The Abbot of Cluny was returning from Italy to France in the year 972, his mule jogging through the Alps, a long line of ecclesiastics and laymen strung out behind. They took the famous route of the Great Saint Bernard Pass, and were entering the foothills, when suddenly they found their way blocked by a barrier of stones and logs. The Abbot reined in his mule as a din of shouting broke out at the rear of the caravan. The Saracens had trapped them, and now carried them off to Great Fraxinet as hostages.
Although they were freed unharmed after being ransomed, the incident involving the Abbot of Cluny proved to be more than the local lords were willing to endure. They had been harassed for too long, their political and military strength had been growing, and they felt that now was the time to do something about the warriors from Spain.

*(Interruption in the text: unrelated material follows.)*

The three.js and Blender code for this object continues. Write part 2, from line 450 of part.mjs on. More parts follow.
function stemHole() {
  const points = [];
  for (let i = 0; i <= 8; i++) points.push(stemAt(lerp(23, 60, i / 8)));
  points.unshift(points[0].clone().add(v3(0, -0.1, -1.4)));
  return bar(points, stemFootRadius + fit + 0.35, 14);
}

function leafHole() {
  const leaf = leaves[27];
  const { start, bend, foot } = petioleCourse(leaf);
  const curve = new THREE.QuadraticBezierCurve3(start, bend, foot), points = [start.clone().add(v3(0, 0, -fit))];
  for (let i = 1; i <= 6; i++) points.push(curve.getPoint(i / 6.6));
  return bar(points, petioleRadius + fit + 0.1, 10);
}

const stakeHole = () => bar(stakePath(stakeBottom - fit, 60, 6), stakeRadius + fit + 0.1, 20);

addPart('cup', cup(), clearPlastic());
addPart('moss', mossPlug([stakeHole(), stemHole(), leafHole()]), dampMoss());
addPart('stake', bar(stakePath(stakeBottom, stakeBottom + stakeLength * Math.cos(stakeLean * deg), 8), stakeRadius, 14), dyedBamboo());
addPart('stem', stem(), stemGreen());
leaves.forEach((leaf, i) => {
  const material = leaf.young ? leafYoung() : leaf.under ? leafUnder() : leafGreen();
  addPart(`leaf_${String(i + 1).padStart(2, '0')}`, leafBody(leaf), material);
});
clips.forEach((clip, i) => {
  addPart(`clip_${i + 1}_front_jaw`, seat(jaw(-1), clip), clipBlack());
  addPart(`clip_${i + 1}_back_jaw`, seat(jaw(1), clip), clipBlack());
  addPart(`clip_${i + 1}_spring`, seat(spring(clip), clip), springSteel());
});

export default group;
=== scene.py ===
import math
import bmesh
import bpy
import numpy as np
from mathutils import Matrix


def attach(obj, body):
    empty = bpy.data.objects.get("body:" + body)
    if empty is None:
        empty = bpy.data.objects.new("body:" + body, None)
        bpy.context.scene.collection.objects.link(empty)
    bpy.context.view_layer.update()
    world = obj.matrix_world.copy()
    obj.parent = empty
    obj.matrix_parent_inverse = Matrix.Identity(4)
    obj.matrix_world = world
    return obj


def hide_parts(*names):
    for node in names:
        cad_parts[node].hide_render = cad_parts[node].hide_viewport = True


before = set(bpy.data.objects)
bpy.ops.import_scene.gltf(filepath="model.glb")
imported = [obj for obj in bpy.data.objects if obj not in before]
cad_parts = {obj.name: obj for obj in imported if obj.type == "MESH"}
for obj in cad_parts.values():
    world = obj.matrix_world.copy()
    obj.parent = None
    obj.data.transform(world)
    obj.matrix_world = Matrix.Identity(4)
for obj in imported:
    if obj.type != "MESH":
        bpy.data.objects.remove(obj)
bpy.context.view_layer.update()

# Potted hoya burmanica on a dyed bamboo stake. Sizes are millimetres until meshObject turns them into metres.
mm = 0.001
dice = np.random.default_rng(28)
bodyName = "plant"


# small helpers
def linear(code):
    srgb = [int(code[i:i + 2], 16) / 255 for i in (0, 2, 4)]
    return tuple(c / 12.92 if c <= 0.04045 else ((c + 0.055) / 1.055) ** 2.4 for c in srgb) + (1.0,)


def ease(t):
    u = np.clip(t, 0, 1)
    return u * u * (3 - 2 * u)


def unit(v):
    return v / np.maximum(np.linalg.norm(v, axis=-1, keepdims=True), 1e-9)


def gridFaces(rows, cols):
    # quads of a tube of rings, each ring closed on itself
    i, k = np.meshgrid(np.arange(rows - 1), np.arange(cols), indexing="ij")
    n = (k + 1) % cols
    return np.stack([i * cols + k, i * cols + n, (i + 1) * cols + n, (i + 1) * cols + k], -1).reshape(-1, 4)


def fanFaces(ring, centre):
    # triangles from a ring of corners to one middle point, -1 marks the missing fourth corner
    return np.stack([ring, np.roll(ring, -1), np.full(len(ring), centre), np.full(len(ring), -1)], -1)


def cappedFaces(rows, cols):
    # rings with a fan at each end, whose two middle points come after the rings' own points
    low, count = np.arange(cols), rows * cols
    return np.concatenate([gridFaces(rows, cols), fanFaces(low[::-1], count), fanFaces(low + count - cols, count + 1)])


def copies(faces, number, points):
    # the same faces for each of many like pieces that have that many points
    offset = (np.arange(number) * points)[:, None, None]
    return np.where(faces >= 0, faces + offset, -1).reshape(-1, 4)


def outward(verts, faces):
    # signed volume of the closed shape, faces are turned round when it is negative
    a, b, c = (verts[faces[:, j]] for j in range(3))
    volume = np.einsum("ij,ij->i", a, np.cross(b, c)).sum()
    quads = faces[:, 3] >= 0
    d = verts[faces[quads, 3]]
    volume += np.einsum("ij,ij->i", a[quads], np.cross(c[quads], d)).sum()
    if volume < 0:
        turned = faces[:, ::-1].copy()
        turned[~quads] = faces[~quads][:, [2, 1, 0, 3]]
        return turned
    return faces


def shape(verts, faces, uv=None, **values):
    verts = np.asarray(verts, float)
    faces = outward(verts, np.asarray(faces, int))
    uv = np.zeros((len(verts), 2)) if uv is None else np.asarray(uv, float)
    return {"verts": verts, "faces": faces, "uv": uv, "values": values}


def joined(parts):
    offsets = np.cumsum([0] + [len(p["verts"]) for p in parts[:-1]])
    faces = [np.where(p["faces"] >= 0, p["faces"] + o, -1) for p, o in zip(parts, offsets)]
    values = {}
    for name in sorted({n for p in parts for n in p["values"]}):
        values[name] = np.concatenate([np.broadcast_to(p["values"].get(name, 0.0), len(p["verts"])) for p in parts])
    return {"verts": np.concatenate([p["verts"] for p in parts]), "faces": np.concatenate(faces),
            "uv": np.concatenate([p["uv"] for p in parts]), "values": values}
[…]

The Count of Provence and the Count of Turin joined forces. They entered the Mountains of the Moors with the mightiest army that Provence had seen since Carolingian times. Scattering the Saracen outposts, capturing the hilltop forts, fighting doggedly through the passes, they pressed on toward Great Fraxinet.
A medieval chronicler suggests that the stronghold was betrayed from within by a defender whose lady love had been stolen by his commander. Whether this tale was true or not, the Europeans stormed into Great Fraxinet and destroyed it.
As with the Roman Empire, the puzzling thing is not why Alpine Islam fell, but how it managed to remain standing for so long. The geographical setting, the international conditions, the fortitude of a few men and women (Great Fraxinet held about one thousand people during its heyday), these are the basic facts.
Alpine Islam did not decisively alter the course of history, but it wrote a fascinating chapter in the annals of the Alps, and it remains an eloquent witness to the remarkable vitality of the Saracens in the Middle Ages.